Not long ago, I had stated that I was going to go on a road trip this Halloween with some friends; at the destination, in an effort to boost self-confidence and exorcise at least a fair portion of anxiety, I was hoping to be in full CD getup. The plan itself has gone belly-up, though I’m still keeping it in the back of my head.
[Yes, there’s a point to this].
Just to see how I would have looked, I put on the clothes I was going to wear there. Nothing really gaudy [or intelligently selected; I would have been frozen the moment I stepped out of the vehicle], just some things I thought looked nice and went well together.

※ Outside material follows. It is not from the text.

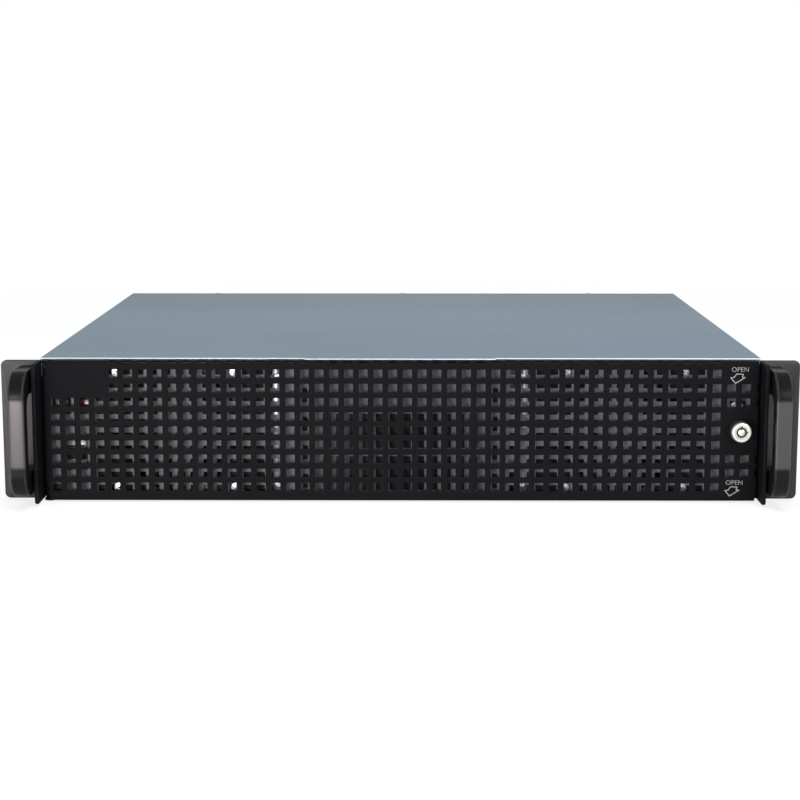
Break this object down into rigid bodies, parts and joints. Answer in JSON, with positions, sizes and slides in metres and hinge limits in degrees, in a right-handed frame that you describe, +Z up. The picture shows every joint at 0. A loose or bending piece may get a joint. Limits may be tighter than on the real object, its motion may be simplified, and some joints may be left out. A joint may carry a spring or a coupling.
{
  "type": "rackmount server case",
  "caption": "Empty 2U rackmount server case: perforated lockable front door, bow handles on slotted ears, slide-off cover, front fans, drive cage and rear slots.",
  "frame": {"origin": "middle of the case's outline, at the height of the tray's underside", "axes": "+X to the right of someone facing the door, +Y from the door into the case, +Z up"},
  "size_m": [0.4826, 0.425, 0.0866],
  "materials": {
    "case_steel": "satin blue-grey zinc",
    "black_powder": "fine matte black powder coat",
    "handle_black": "satin black",
    "bright_zinc": "bright zinc",
    "cage_zinc": "plain galvanised",
    "plate_grey": "dark grey paint",
    "fan_plastic": "moulded black",
    "rotor_plastic": "moulded black",
    "button_plastic": "smooth",
    "reset_plastic": "smooth dark red",
    "lens_clear": "frosted",
    "board_green": "solder mask",
    "socket_steel": "plated",
    "lock_nickel": "warm nickel plate",
    "core_brass": "dark brass",
    "standoff_brass": "turned"
  },
  "bodies": {
    "chassis": {"chassis_tray": "case_steel", "front_panel": "black_powder", "rear_panel": "case_steel", "left_rack_ear": "black_powder", "right_rack_ear": "black_powder", "left_handle": "handle_black", "right_handle": "handle_black", "handle_screws": "bright_zinc", "ear_screws": "bright_zinc", "fan_frames": "fan_plastic", "fan_screws": "bright_zinc", "drive_cage": "cage_zinc", "cage_screws": "bright_zinc", "centre_plate": "plate_grey", "control_board": "board_green", "control_bracket": "cage_zinc", "indicator_lenses": "lens_clear", "usb_sockets": "socket_steel", "hinge_brackets": "black_powder", "slot_covers": "bright_zinc", "slot_screws": "bright_zinc", "psu_rail": "cage_zinc", "board_standoffs": "standoff_brass"},
    "door": {"door_panel": "black_powder", "lock_barrel": "lock_nickel", "lock_clip": "bright_zinc"},
    "lock": {"lock_core": "core_brass", "lock_cam": "bright_zinc", "cam_screw": "bright_zinc"},
    "power_key": {"power_button": "button_plastic"},
    "reset_key": {"reset_button": "reset_plastic"},
    "left_rotor": {"left_fan_rotor": "rotor_plastic"},
    "right_rotor": {"right_fan_rotor": "rotor_plastic"},
    "cover": {"top_cover": "case_steel", "thumb_screws": "bright_zinc"}
  },
  "joints": [
    {"name": "door_hinge", "type": "hinge", "parent": "chassis", "child": "door", "pos_m": [-0.2132, -0.1775, 0.043], "axis": [0, 0, -1], "range_deg": [0, 90]},
    {"name": "lock_turn", "type": "hinge", "parent": "door", "child": "lock", "pos_m": [0.2048, -0.181, 0.0443], "axis": [0, -1, 0], "range_deg": [0, 90]},
    {"name": "power_press", "type": "slide", "parent": "chassis", "child": "power_key", "axis": [0, 1, 0], "range_m": [0, 0.0015], "stiffness_N_per_m": 400},
    {"name": "reset_press", "type": "slide", "parent": "chassis", "child": "reset_key", "axis": [0, 1, 0], "range_m": [0, 0.0015], "stiffness_N_per_m": 400},
    {"name": "left_fan_spin", "type": "hinge", "parent": "chassis", "child": "left_rotor", "pos_m": [-0.136, -0.1598, 0.043], "axis": [0, 1, 0], "continuous": true},
    {"name": "right_fan_spin", "type": "hinge", "parent": "chassis", "child": "right_rotor", "pos_m": [0.136, -0.1598, 0.043], "axis": [0, 1, 0], "continuous": true},
    {"name": "cover_slide", "type": "slide", "parent": "chassis", "child": "cover", "axis": [0, 1, 0], "range_m": [0, 0.378]}
  ]
}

At first, I liked what I saw [I actually smiled at a mirror—unthinkable!], but afterward, I noticed a faint gnawing of general concern or something similar tingling in the back of my head. This was unusual, because whenever I put on women’s clothes I feel genuinely positive, maybe happy; negativity seems more easily banished. I’m somewhat hesitant now to crossdress for fear that my pessimism will poison the mindset I attain whenever I do, that I’ll lose that exuberance I normally get.
I understand that each individual has their own reasons for indulging in feminine clothing--Has anybody else ever felt like this? Is there anything I can do to combat it? Or am I being silly and there’s a simple answer that I’m not seeing [which is all too often the case]?